行雲流水

 91歳で、なお、かくしゃくたる現役の医師・日野原重明聖路加国際病院理事長が、「創(はじ)めることを忘れなければいつまでも若く、老いない」(哲学者マルチン・ブーバー著「かくれた神」)に共鳴し、ご自身のスーパーマン的活躍ぶりも併せ、人々の生き方、特に老人らに極めて示唆に富むことを書いている(文春五月号)▼「60の手習い」というが、もっと年を重ねた75歳からでも、何か新しいことを創めることで、自分の中にある様々なよい遺伝子を掘り起こし、それを育てることができよう▼多くの人は、自分には音楽や文学、数学や科学などの才能はないなどと決め付けているが、創めることで、眠れる遺伝子を呼び覚まさせることができると説く▼なるほどと思わせることが、我が身辺にもある。
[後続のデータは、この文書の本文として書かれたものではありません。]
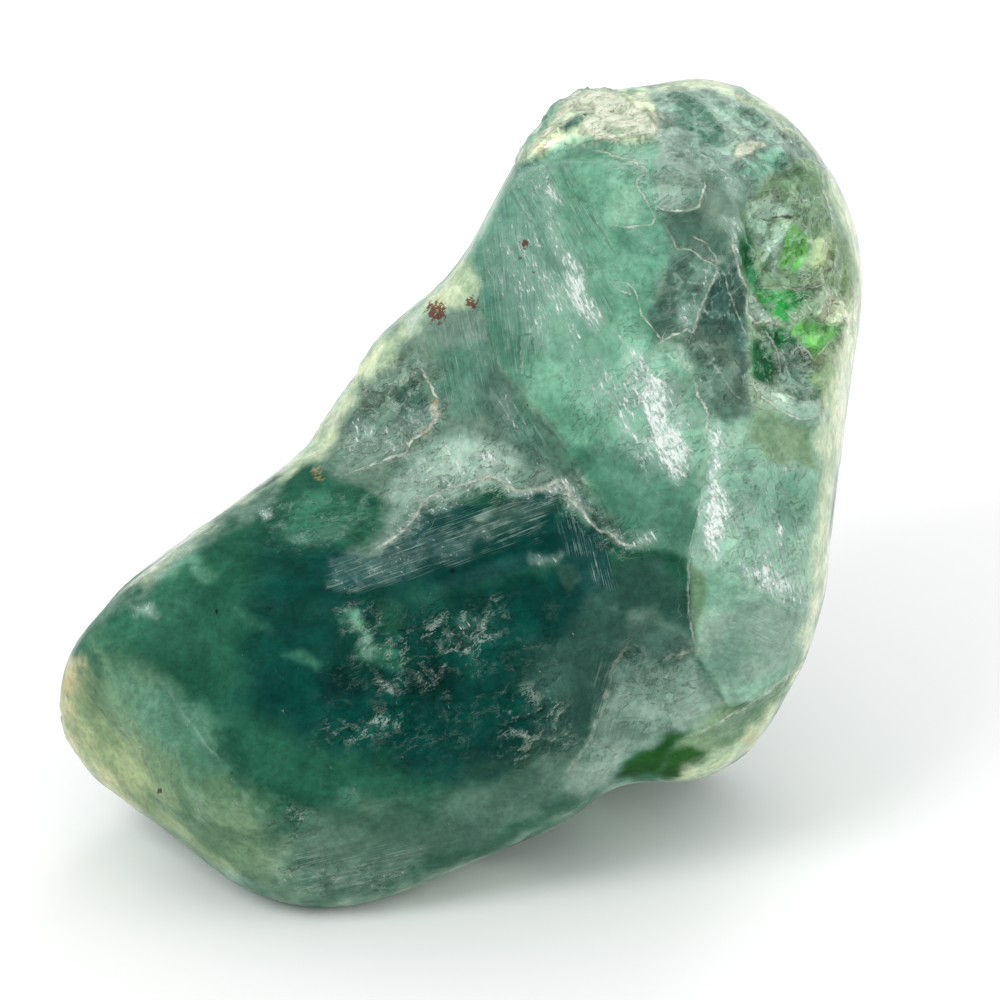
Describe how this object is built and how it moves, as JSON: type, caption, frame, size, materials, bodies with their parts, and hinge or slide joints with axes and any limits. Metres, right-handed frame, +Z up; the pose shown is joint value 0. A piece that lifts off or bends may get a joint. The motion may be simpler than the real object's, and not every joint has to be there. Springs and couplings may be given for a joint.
{
  "type": "raw fluorite",
  "caption": "Rough lump of deep sea-green fluorite, boot-shaped and standing, with broad waxy facets, a crusty ridge, shell-shaped breaks and a stepped cleavage gap.",
  "frame": {"origin": "middle of the stone's box, on the ground plane that its sawn-flat resting face lies in", "axes": "+Z up, -Y towards the viewer who sees the front, -X towards the low toe, +X towards the upright leg"},
  "size_m": [0.129, 0.0992, 0.1141],
  "materials": {
    "fluorite": "waxy, half-frosted, translucent"
  },
  "bodies": {
    "root": {"fluorite_stone": "fluorite"}
  },
  "joints": []
}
80歳のエージシューターあり、鈍足が定年後12秒台の駿足に変身し、老いて益々棋力の向上を見る等々である▼絵画鑑賞と洒落ても、描となると、からっきし駄目で、かつて絵の具やカンバスなどを買い込んだものの未だに果たせない。俳句や短歌も同様で、わが遺伝子は目覚めようか▼ところで「宮古ペンクラブ」発足は、地域の文芸、文化活動を掘り起こすという視点から極めて意義深く、「創ることから」を合い言葉に、老若男女を問わず読者諸氏の参加により地域の文芸、文化の発展につなげたいものだと思う。芸術性を求めるのもさることながら、心の表白ということもあろう。